Lenten Meditation: Rough Places

Mt. Baker--photo by Josh Scholten at http://www.cascadecompass.com

Every valley shall be exalted,
every mountain and hill made low;
the crooked straight,
and the rough places plain.  Isaiah 40:4

Gazing out our kitchen window, we see the strong silhouette of Mt. Baker every morning, unchanging and unblinking as the clouds swirl past, the snow falls, or the sun shines.   The peaks are just as impressive as they must have been for the coastal native populations centuries ago, with the river valleys at its feet just as green and lush.

As permanent as it seems, it is an active volcano, still steaming from its vent on the coldest of mornings, a plume visible from our farmhouse dozens of miles away.  The lesson of Mount St. Helen taught us that the constancy of rocky peaks is illusory.  In an instant it can be laid low, the valleys obliterated in a sea of lava, the rivers gorged and gushing with mud, the ragged geography covered and soon forgotten.

There is nothing permanent under the firmament. Every earthquake and tsunami, as happened in Japan only an hour ago just a couple hundred miles from where our son lives and teaches, proves that again and again.

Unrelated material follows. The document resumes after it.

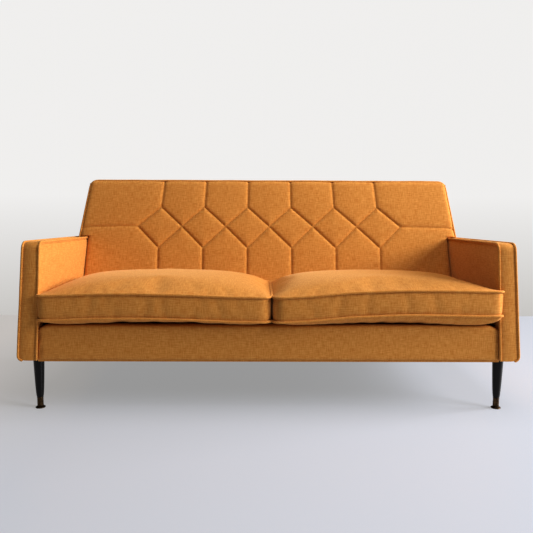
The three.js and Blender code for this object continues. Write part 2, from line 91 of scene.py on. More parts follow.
# %% The camera
CAMERA_PLACE = (-0.0279, -2.394, 0.7409)
LOOK_RIGHT, LOOK_DOWN, ROLL = math.radians(0.47), math.radians(6.0), math.radians(0.24)
camera_data = bpy.data.cameras.new("front_camera")
camera_data.lens = 39.06
camera_data.sensor_width = 36.0
camera = placed("front_camera", camera_data)
aim = Matrix.Rotation(-LOOK_RIGHT, 4, "Z") @ Matrix.Rotation(math.pi / 2 - LOOK_DOWN, 4, "X")
camera.matrix_world = Matrix.Translation(CAMERA_PLACE) @ aim @ Matrix.Rotation(ROLL, 4, "Z")
bpy.context.scene.camera = camera
print("camera at", [round(x, 3) for x in camera.location])

# %% [markdown]
# ## Nodes and colours
# Every finish below is a small tree of shader nodes. One function adds a node, sets its options and
# inputs, and links whatever it is given as a socket. Colours are written as sRGB hex, the way a
# paint or dye is matched on a screen, and one function turns them into the linear values that the
# shader needs. The short ones after it are the steps that every finish repeats.

# %% Helpers for finishes
def linear(colour):
    parts = [int(colour[i : i + 2], 16) / 255 for i in (1, 3, 5)]
    return (*(p / 12.92 if p <= 0.04045 else ((p + 0.055) / 1.055) ** 2.4 for p in parts), 1.0)


def add(tree, kind, inputs=None, **settings):
    node = tree.nodes.new("ShaderNode" + kind)
    for setting, value in settings.items():
        setattr(node, setting, value)
    for socket, value in (inputs or {}).items():
        if isinstance(value, bpy.types.NodeSocket):
            tree.links.new(value, node.inputs[socket])
        else:
            node.inputs[socket].default_value = value
    return node


def finish(name, **sockets):
    material = bpy.data.materials.new(name)
    material.use_nodes = True
    shader = material.node_tree.nodes["Principled BSDF"]
    for socket, value in sockets.items():
        shader.inputs[socket.replace("_", " ")].default_value = value
    return material, material.node_tree, shader


def maths(tree, operation, *values):
    """One step of arithmetic on sockets and numbers."""
    return add(tree, "Math", dict(enumerate(values)), operation=operation).outputs[0]


def stretched(tree, place, scale):
    return add(tree, "VectorMath", {0: place, 1: scale}, operation="MULTIPLY").outputs[0]


def noise_at(tree, place, scale, detail):
    return add(tree, "TexNoise", {"Vector": place, "Scale": scale, "Detail": detail}).outputs[0]


def paint(tree, socket, factor, dark, light, low, high):
    """Mixes two colours by how far a factor is from low to high."""
    spread = add(tree, "MapRange", {0: factor, 1: low, 2: high})
    mixed = add(tree, "Mix", {0: spread.outputs[0], 6: linear(dark), 7: linear(light)}, data_type="RGBA")
    tree.links.new(mixed.outputs[2], socket)


def grain_bump(tree, shader, height, strength, distance):
    bump = add(tree, "Bump", {"Height": height, "Strength": strength, "Distance": distance})
    tree.links.new(bump.outputs[0], shader.inputs["Normal"])


# %% [markdown]
# ## Woven upholstery
# The cover is a plain weave of slub wool yarn, dyed mustard. A slub yarn swells and thins along its
# length, so the cloth shows short streaks along both threads, and the crossings make a faint grid.
# Wool is matt, with a soft warm sheen where it is seen edge-on. A real thread is about 1.4 mm, too
# fine to show at this distance, so the threads are drawn 2.8 mm wide. The weave could be unwrapped
# onto each panel. Here it is laid out from the place of each point, on the plane that its surface
# faces, so that it keeps one scale on every panel and needs no unwrapping.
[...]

All that is lasting is the kingdom of our God incarnate, who walked in living flesh on this impermanent earth,  in order to bring His people to home everlasting.

Knowing this, we can be rough no more.

Lenten Meditation–Make Straight

The voice of him that cries in the wilderness,
prepare ye the way of the Lord.
Make straight in the desert
a highway
for our God.

Isaiah 40:3

This is the time of year when I get off track.   Lost and wandering in a wilderness of winter doldrums,  I have too much to do at work, too little time at home and farm cherishing the precious relationships in my life.

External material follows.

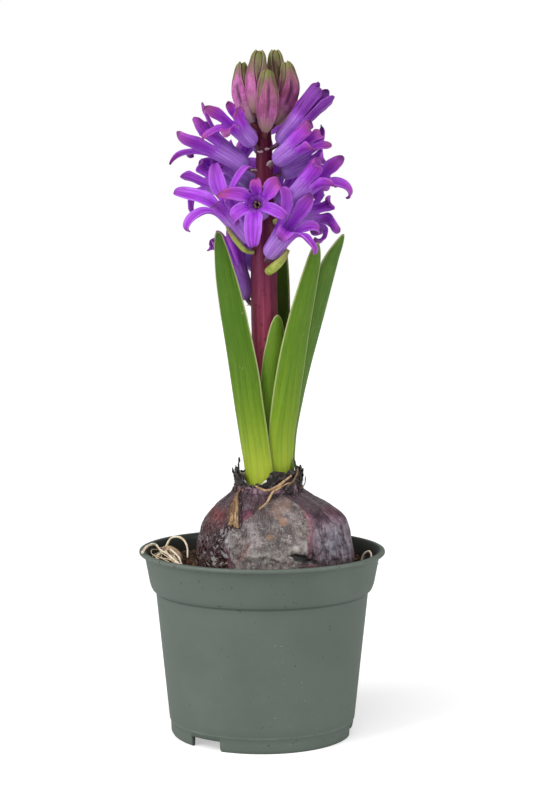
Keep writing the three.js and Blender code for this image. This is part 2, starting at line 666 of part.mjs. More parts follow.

Winter still clings like a cement suit having become a desert of deprivation gone on too long.   I yearn for respite.

And so today, a voice cries out to prepare.

It is time to look where I’m going, to walk a path with a goal in mind, and stop meandering meaninglessly.   My path, if straight and true,  will join thousands of others harkening to the call.

I am not alone on this road.  Nor are you.